>>>
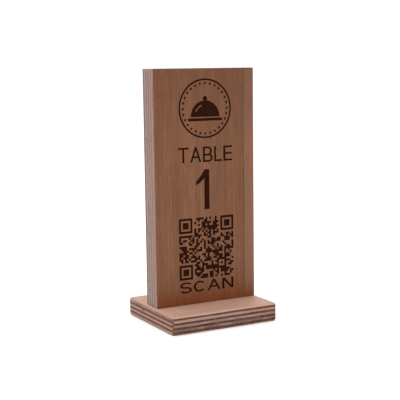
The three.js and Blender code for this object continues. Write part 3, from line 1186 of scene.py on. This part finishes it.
    def dress(self, faces: tuple[Timber, Timber], cores: tuple[Timber, Timber]) -> None:
        """Gives every sheet its finish, and puts it in its node's place.

        Args:
            faces: The finishes of the first and the last face sheet.
            cores: The finishes of core sheets that run with the faces, and across them.
        """
        face_materials = [timber.build() for timber in faces]
        core_materials = [timber.build() for timber in cores]
        last = len(self.nodes) - 1
        for number, (node, piece) in enumerate(self.pieces.items()):
            outer = number in (0, last)
            kind = int(number == last) if outer else number % 2
            piece.data.materials.append((face_materials if outer else core_materials)[kind])
            settle(piece, node)


@dataclass
class Upright(Panel):
    """The upright panel, whose bottom edge stands on the base."""

    def rests(self, position: Vector) -> bool:
        """Whether a point is on the bottom edge."""
        return position.z < self.low.z + self.corner / 2


# ---------------------------------------------------------------- engraving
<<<
### Your instructions
Write the material out exactly, with nothing left out.

### Output of the task
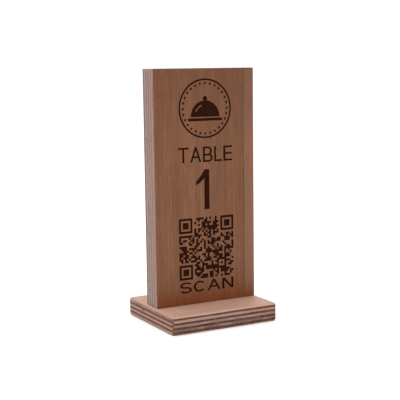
The three.js and Blender code for this object continues. Write part 3, from line 1186 of scene.py on. This part finishes it.
    def dress(self, faces: tuple[Timber, Timber], cores: tuple[Timber, Timber]) -> None:
        """Gives every sheet its finish, and puts it in its node's place.

        Args:
            faces: The finishes of the first and the last face sheet.
            cores: The finishes of core sheets that run with the faces, and across them.
        """
        face_materials = [timber.build() for timber in faces]
        core_materials = [timber.build() for timber in cores]
        last = len(self.nodes) - 1
        for number, (node, piece) in enumerate(self.pieces.items()):
            outer = number in (0, last)
            kind = int(number == last) if outer else number % 2
            piece.data.materials.append((face_materials if outer else core_materials)[kind])
            settle(piece, node)


@dataclass
class Upright(Panel):
    """The upright panel, whose bottom edge stands on the base."""

    def rests(self, position: Vector) -> bool:
        """Whether a point is on the bottom edge."""
        return position.z < self.low.z + self.corner / 2


# ---------------------------------------------------------------- engraving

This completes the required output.